Copy out all of the material exactly as presented.

─── DATA EXTRACT

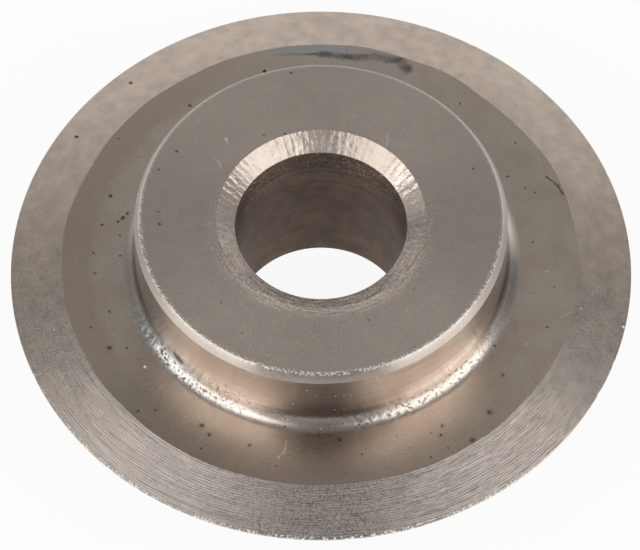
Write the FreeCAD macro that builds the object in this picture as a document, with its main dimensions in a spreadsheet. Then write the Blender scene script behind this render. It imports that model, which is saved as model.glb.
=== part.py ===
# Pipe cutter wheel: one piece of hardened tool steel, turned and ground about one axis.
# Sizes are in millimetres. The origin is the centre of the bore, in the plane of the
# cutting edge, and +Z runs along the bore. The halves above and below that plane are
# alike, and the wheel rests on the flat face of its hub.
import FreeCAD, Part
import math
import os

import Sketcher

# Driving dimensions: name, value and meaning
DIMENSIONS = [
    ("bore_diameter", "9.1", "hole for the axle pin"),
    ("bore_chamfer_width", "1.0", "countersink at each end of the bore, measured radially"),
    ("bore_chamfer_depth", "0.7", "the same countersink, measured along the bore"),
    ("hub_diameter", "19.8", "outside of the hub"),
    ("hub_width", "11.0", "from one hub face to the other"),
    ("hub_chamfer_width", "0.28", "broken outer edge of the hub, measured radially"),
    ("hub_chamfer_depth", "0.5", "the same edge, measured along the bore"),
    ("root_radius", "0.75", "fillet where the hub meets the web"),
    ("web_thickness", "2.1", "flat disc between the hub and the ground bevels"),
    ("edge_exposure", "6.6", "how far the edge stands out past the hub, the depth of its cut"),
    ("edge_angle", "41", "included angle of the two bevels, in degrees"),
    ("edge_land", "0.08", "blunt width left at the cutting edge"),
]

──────

• **FINAL RESULT**
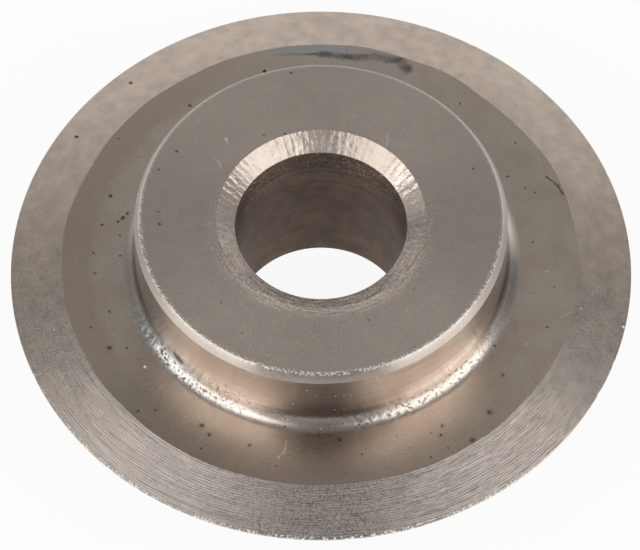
Write the FreeCAD macro that builds the object in this picture as a document, with its main dimensions in a spreadsheet. Then write the Blender scene script behind this render. It imports that model, which is saved as model.glb.
=== part.py ===
# Pipe cutter wheel: one piece of hardened tool steel, turned and ground about one axis.
# Sizes are in millimetres. The origin is the centre of the bore, in the plane of the
# cutting edge, and +Z runs along the bore. The halves above and below that plane are
# alike, and the wheel rests on the flat face of its hub.
import FreeCAD, Part
import math
import os

import Sketcher

# Driving dimensions: name, value and meaning
DIMENSIONS = [
    ("bore_diameter", "9.1", "hole for the axle pin"),
    ("bore_chamfer_width", "1.0", "countersink at each end of the bore, measured radially"),
    ("bore_chamfer_depth", "0.7", "the same countersink, measured along the bore"),
    ("hub_diameter", "19.8", "outside of the hub"),
    ("hub_width", "11.0", "from one hub face to the other"),
    ("hub_chamfer_width", "0.28", "broken outer edge of the hub, measured radially"),
    ("hub_chamfer_depth", "0.5", "the same edge, measured along the bore"),
    ("root_radius", "0.75", "fillet where the hub meets the web"),
    ("web_thickness", "2.1", "flat disc between the hub and the ground bevels"),
    ("edge_exposure", "6.6", "how far the edge stands out past the hub, the depth of its cut"),
    ("edge_angle", "41", "included angle of the two bevels, in degrees"),
    ("edge_land", "0.08", "blunt width left at the cutting edge"),
]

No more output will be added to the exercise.